## Set exercise
Repeat exactly the lines from the start of the records below through the line that contains "floor.data.materials.append(white_floor)", including both.

## Record list
>> START
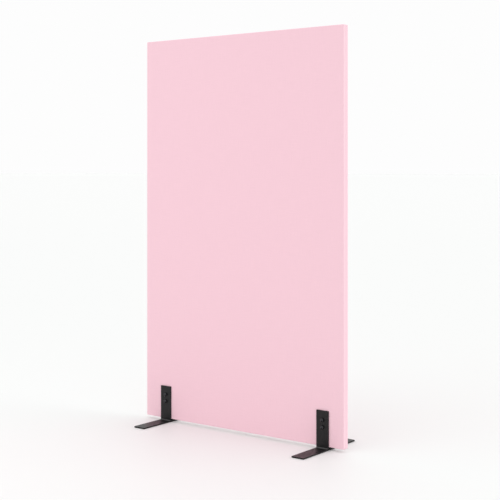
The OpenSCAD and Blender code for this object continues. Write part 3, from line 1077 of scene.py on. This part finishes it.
white_floor, shader = start_finish(
    "satin_white_floor", Base_Color=linear("EFF0EF"), Roughness=0.55, IOR=1.5
)
bpy.ops.object.select_all(action="DESELECT")
bpy.ops.mesh.primitive_plane_add(size=FLOOR)
floor = bpy.context.object
floor.name = floor.data.name = "studio_floor"
floor.data.materials.append(white_floor)

sky = bpy.data.worlds.new("white_studio")
sky.use_nodes = True
background = sky.node_tree.nodes["Background"]
background.inputs["Color"].default_value = (1, 1, 1, 1)
background.inputs["Strength"].default_value = SKY_STRENGTH
bpy.context.scene.world = sky

# Each broad light by the direction that it comes from, its spread in degrees, its strength
for name, azimuth, elevation, spread, strength in (
    ("front_softbox", 0, 60, 30, 0.133),
    ("right_softbox", 100, 35, 25, 0.163),
    ("low_right_softbox", 100, 15, 25, 0.178),
    ("high_right_softbox", 120, 60, 30, 0.128),
    ("overhead_softbox", 210, 72, 20, 0.072),
):
    lamp = bpy.data.lights.new(name, "SUN")
    lamp.energy = strength
    lamp.angle = math.radians(spread)
    holder = bpy.data.objects.new(name, lamp)
    holder.rotation_euler = (math.radians(90 - elevation), 0, math.radians(azimuth))
    bpy.context.scene.collection.objects.link(holder)

lamp = bpy.data.lights.new("near_softbox", "AREA")
lamp.size = 1.2
lamp.energy = 3.9
holder = bpy.data.objects.new("near_softbox", lamp)
holder.location = (-1.2, -2.6, 1.6)
# Turned to the middle of the panel
holder.rotation_euler = (1.2984, 0, -0.4324)
holder.visible_camera = False
bpy.context.scene.collection.objects.link(holder)

bpy.context.scene.view_settings.view_transform = "Standard"
bpy.context.scene.view_settings.look = "None"

# The camera stands 4.5 m away, level at 1.07 m, turned 37 degrees from the panel's front,
# and its lens is shifted down to take in the feet.
lens = bpy.data.cameras.new("camera")
lens.lens = 80.6
lens.sensor_width = 36
lens.shift_y = -0.1623
camera = bpy.data.objects.new("camera", lens)
camera.location = (2.7697, -3.5718, 1.0690)
camera.rotation_euler = (math.pi / 2, 0, 0.6516)
bpy.context.scene.collection.objects.link(camera)
bpy.context.scene.camera = camera
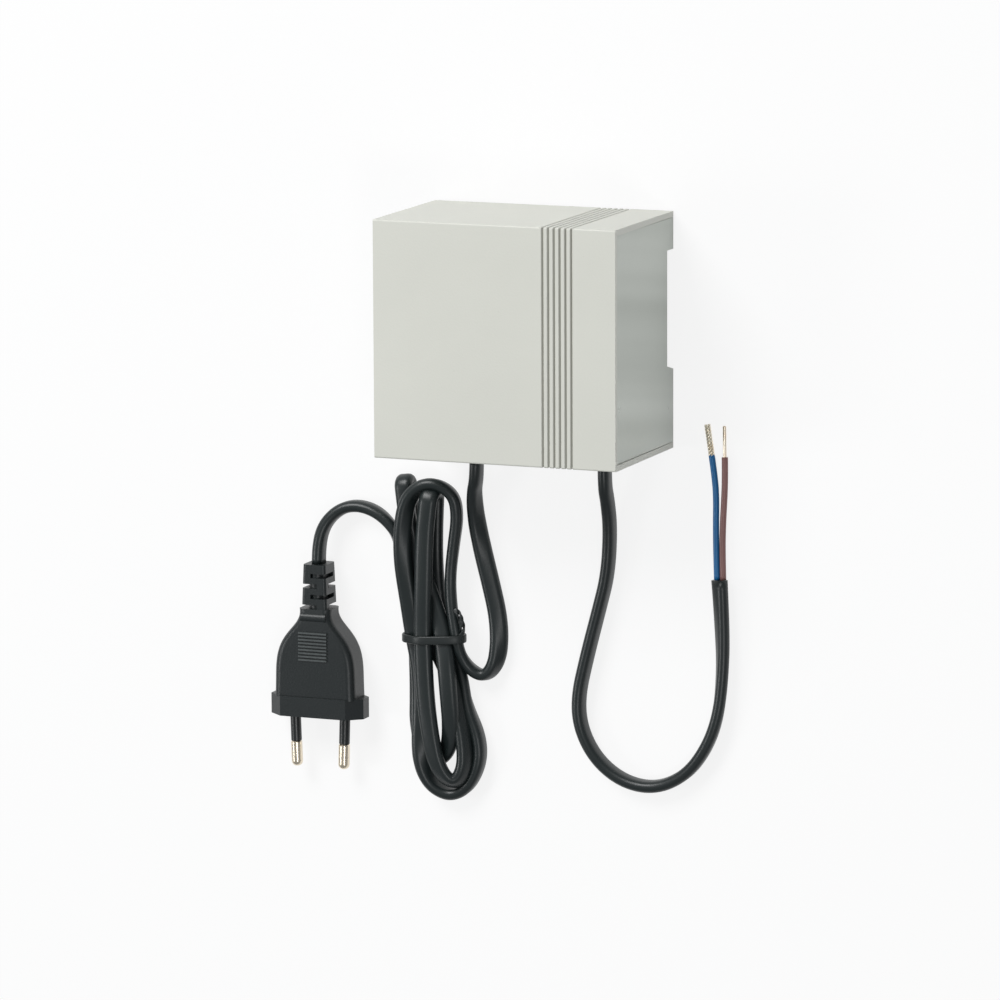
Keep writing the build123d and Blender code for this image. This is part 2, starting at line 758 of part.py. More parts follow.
with BuildPart() as fuse_clips:
    for side in (-1, 1):
        with BuildSketch(across_fuse.offset(side * (fuse_length - fuse_cap_length) / 2)):
            Circle(fuse_diameter / 2 + clip_wall)
            with Locations((0, -fuse_height / 2)):
                Rectangle(clip_foot_width, fuse_height)
            Circle(fuse_diameter / 2, mode=Mode.SUBTRACT)
            with Locations((0, clip_mouth_rise)):
                Rectangle(2 * fuse_diameter, 2 * fuse_diameter, align=(Align.CENTER, Align.MIN),
                          mode=Mode.SUBTRACT)
        extrude(amount=clip_width / 2, both=True)
fuse_clips.part.label = "fuse_clips"
export_step(fuse_clips.part, "parts/fuse_clips.step")

# Bushings, the held stretch of each lead, and the clamps on it
for name, (x, wide, high) in lead_sections.items():
    floor_drop = lead_height - bushing_floor
    with BuildPart() as bushing:
        with BuildSketch(along_lead(x, wall_inside_y + bushing_fit)):
            with Locations((0, -floor_drop)):
                Rectangle(bushing_core_width, floor_drop + bushing_core_rise, align=(Align.CENTER, Align.MIN))
        extrude(amount=wall_inside_y - wall_outside_y + 2 * bushing_fit)
        for y in (bushing_inner_y, wall_outside_y - bushing_fit):
            with BuildSketch(along_lead(x, y)) as flange_outline:
                with Locations((0, -floor_drop)):
                    Rectangle(bushing_core_width + 2 * bushing_flange_reach,
                              floor_drop + bushing_core_rise + bushing_flange_reach,
                              align=(Align.CENTER, Align.MIN))
                fillet(flange_outline.vertices().group_by(Axis.Z)[-1], bushing_corner)
            extrude(amount=bushing_flange)
        nose_root = wall_outside_y - bushing_fit - bushing_flange
        with BuildSketch(along_lead(x, nose_root)):
            flat_section(wide + 4 * bushing_nose_wall, high + 4 * bushing_nose_wall)
        with BuildSketch(along_lead(x, nose_end_y)):
            flat_section(wide + 2 * bushing_nose_wall, high + 2 * bushing_nose_wall)
        loft()
        with BuildSketch(along_lead(x, bushing_inner_y + bushing_tail)):
            flat_section(wide + 2 * bushing_nose_wall, high + 2 * bushing_nose_wall)
        extrude(amount=bushing_tail)
        with BuildSketch(along_lead(x, bushing_inner_y + bushing_tail)):
            flat_section(wide + 2 * bushing_fit, high + 2 * bushing_fit)
        extrude(amount=2 * case_height, mode=Mode.SUBTRACT)
    bushing.part.label = name + "_bushing"
    export_step(bushing.part, "parts/" + name + "_bushing.step")

    with BuildPart() as sheath:
        with BuildSketch(along_lead(x, sheath_end_y)):
            flat_section(wide, high)
        extrude(amount=sheath_end_y - nose_end_y)
    sheath.part.label = name + "_lead_inlet"
    export_step(sheath.part, "parts/" + name + "_lead_inlet.step")

    clamp_bottom = lead_height + high / 2
    with BuildPart() as clamp:
        with BuildSketch(Plane.XY.offset(clamp_bottom)):
            with Locations((x, clamp_y)):
                RectangleRounded(clamp_width, clamp_depth, clamp_depth / 4)
        extrude(amount=clamp_thickness)
        with Locations(*[Location((x + side * clamp_screw_spacing / 2, clamp_y,
                                   clamp_bottom + clamp_thickness)) for side in (-1, 1)]):
            Hole(clamp_screw_diameter / 2 + screw_clearance)
        with Locations(Location((x, clamp_y, clamp_bottom + clamp_thickness))):
            Box(clamp_screw_spacing - clamp_screw_head - 2 * clamp_rib_gap, clamp_depth, clamp_thickness / 2)
    clamp.part.label = name + "_lead_clamp"
    export_step(clamp.part, "parts/" + name + "_lead_clamp.step")

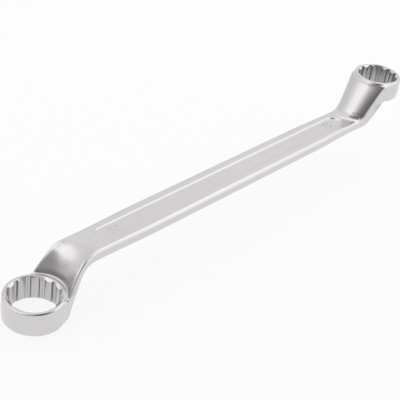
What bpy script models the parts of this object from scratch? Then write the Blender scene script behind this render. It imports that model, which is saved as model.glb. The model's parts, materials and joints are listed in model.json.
>> END
## Reply to the exercise
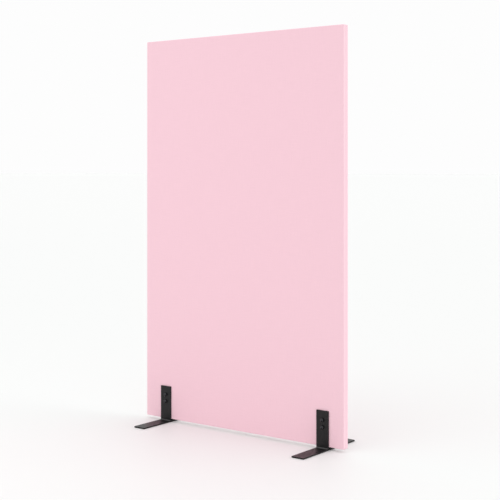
The OpenSCAD and Blender code for this object continues. Write part 3, from line 1077 of scene.py on. This part finishes it.
white_floor, shader = start_finish(
    "satin_white_floor", Base_Color=linear("EFF0EF"), Roughness=0.55, IOR=1.5
)
bpy.ops.object.select_all(action="DESELECT")
bpy.ops.mesh.primitive_plane_add(size=FLOOR)
floor = bpy.context.object
floor.name = floor.data.name = "studio_floor"
floor.data.materials.append(white_floor)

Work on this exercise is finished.